Im Walfang, der die Amrumer Seeleute lange reich gemacht hatte, war nicht mehr genug zu verdienen. Erk Knudten ließ die in Holland gekaufte Mühle dort demontieren, verpacken, nach Amrum verschiffen - und dort wieder aufbauen.
Kunstverkauf hält das Denkmal lebendig
Doch 200 Jahre später rentierte sich auch die Mühle nicht mehr. 1963 entscheidet sich der letzte Müller Hans Kristensen, die Mühle zu verkaufen. Um die Mühle zu bewahren, gründeten die Amrumer damals den Verein zur Erhaltung der Amrumer Windmühle e.V., der seit Januar 1964 die Mühle pflegt.

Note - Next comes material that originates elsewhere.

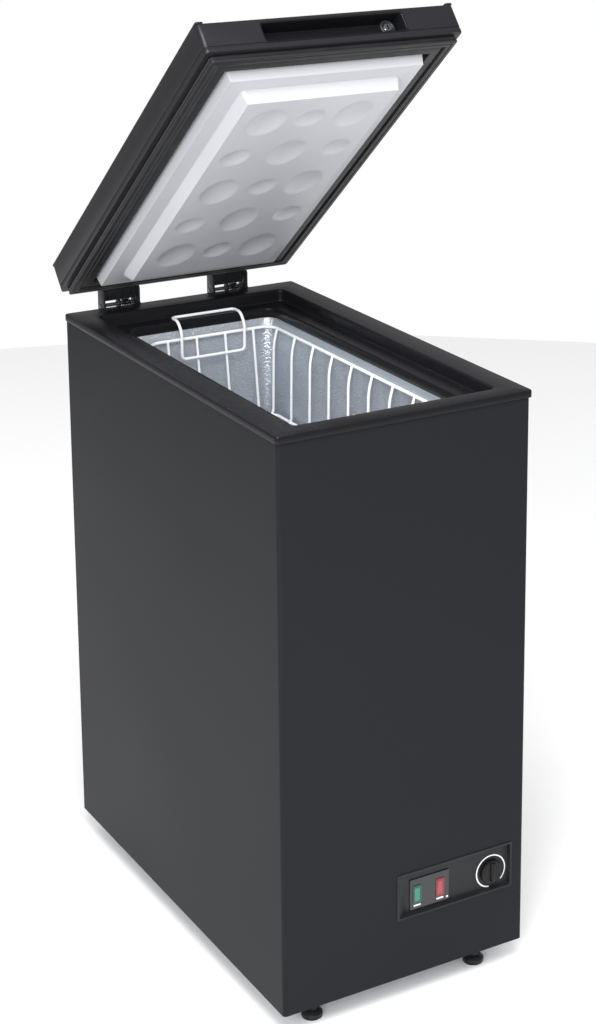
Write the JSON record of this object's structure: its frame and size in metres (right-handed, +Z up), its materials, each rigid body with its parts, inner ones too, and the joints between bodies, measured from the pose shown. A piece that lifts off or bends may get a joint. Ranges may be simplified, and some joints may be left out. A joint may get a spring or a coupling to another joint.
{
  "type": "chest freezer",
  "caption": "Slim top-opening chest freezer with a hinged insulated lid, wire basket, front control panel and levelling feet.",
  "frame": {"origin": "centre of the bounding box at floor level, under the levelling feet, with the lid raised 40 degrees as shown", "axes": "+Z up, the front with the control panel faces -Y, +X to the right when facing the front"},
  "size_m": [0.37, 0.6868, 1.2828],
  "materials": {
    "black_paint": "satin black powder coat",
    "gloss_black": "smooth black moulding",
    "matt_black": "matt black moulding",
    "black_steel": "black enamelled steel",
    "white_abs": "white vacuum-formed sheet",
    "foam": "rigid insulating foam",
    "aluminium": "stucco aluminium sheet",
    "zinc": "zinc-plated steel",
    "copper": "copper tube",
    "rubber": "black rubber",
    "white_wire": "white coated wire",
    "green_lens": "green lamp lens",
    "red_lens": "red lamp lens"
  },
  "bodies": {
    "cabinet": {"outer_wrapper": "black_paint", "rear_panel": "black_paint", "rear_grille": "matt_black", "cord_gland": "rubber", "base_pan": "zinc", "rim_collar": "gloss_black", "liner": "aluminium", "foam_body": "foam", "bay_lining": "zinc", "evaporator_coil": "copper", "condenser_coil": "copper", "compressor": "black_steel", "compressor_rails": "zinc", "compressor_cradle": "zinc", "grommet_front_left": "rubber", "grommet_front_right": "rubber", "grommet_back_left": "rubber", "grommet_back_right": "rubber", "relay_cover": "matt_black", "filter_drier": "copper", "discharge_tube": "copper", "suction_tube": "copper", "control_bezel": "matt_black", "lamp_plate": "gloss_black", "lamp_green": "green_lens", "lamp_red": "red_lens", "lamp_holder": "matt_black", "control_box": "matt_black", "thermostat_body": "white_abs", "hinge_bracket_left": "black_steel", "hinge_bracket_right": "black_steel", "hinge_pin_left": "zinc", "hinge_pin_right": "zinc", "hinge_spring_left": "zinc", "hinge_spring_right": "zinc"},
    "lid": {"lid_frame": "gloss_black", "lid_skin": "black_paint", "lid_foam": "foam", "lid_panel": "white_abs", "lid_gasket": "rubber", "handle_cup": "gloss_black", "lock_barrel": "matt_black", "hinge_leaf_left": "black_steel", "hinge_leaf_right": "black_steel"},
    "lock": {"lock_cylinder": "zinc", "lock_cam": "zinc"},
    "basket": {"basket_floor": "white_wire", "basket_left": "white_wire", "basket_right": "white_wire", "basket_front": "white_wire", "basket_back": "white_wire", "basket_handle_back": "white_wire", "basket_handle_front": "white_wire"},
    "knob": {"temperature_knob": "matt_black", "thermostat_shaft": "zinc"},
    "foot_front_left_body": {"foot_front_left": "matt_black"},
    "foot_front_right_body": {"foot_front_right": "matt_black"},
    "foot_back_left_body": {"foot_back_left": "matt_black"},
    "foot_back_right_body": {"foot_back_right": "matt_black"}
  },
  "joints": [
    {"name": "lid_hinge", "type": "hinge", "parent": "cabinet", "child": "lid", "pos_m": [0, 0.33061, 0.806], "axis": [-1, 0, 0], "range_deg": [-40, 45]},
    {"name": "lock_turn", "type": "hinge", "parent": "lid", "child": "lock", "pos_m": [0.082, -0.15516, 1.2593], "axis": [0, 0.766, -0.6428], "range_deg": [0, 90]},
    {"name": "basket_lift", "type": "slide", "parent": "cabinet", "child": "basket", "axis": [0, 0, 1], "range_m": [0, 0.045]},
    {"name": "thermostat_turn", "type": "hinge", "parent": "cabinet", "child": "knob", "pos_m": [0.1348, -0.34089, 0.1444], "axis": [0, 1, 0], "range_deg": [-180, 120]},
    {"name": "foot_front_left_turn", "type": "hinge", "parent": "cabinet", "child": "foot_front_left_body", "pos_m": [-0.125, -0.30939, 0.013], "axis": [0, 0, 1], "continuous": true},
    {"name": "foot_front_right_turn", "type": "hinge", "parent": "cabinet", "child": "foot_front_right_body", "pos_m": [0.125, -0.30939, 0.013], "axis": [0, 0, 1], "continuous": true},
    {"name": "foot_back_left_turn", "type": "hinge", "parent": "cabinet", "child": "foot_back_left_body", "pos_m": [-0.125, 0.26261, 0.013], "axis": [0, 0, 1], "continuous": true},
    {"name": "foot_back_right_turn", "type": "hinge", "parent": "cabinet", "child": "foot_back_right_body", "pos_m": [0.125, 0.26261, 0.013], "axis": [0, 0, 1], "continuous": true}
  ]
}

Nach der diesjährigen Vernissage sind Kai Quedens und Rasmus Hirthe zufrieden. Vereinsvorstand Volker Langfeld auch. Er klebt den fünften roten Punkt an eines der Gemälde. "Verkauft", sagt er: "Ist doch gut, richtig gut für die Mühle. So haben wir uns das vorgestellt." Für die Amrumer Mühle ist diesmal ein großer vierstelliger Betrag zusammengekommen. Und so dreht sie sich weiter, auch nach 350 Jahren.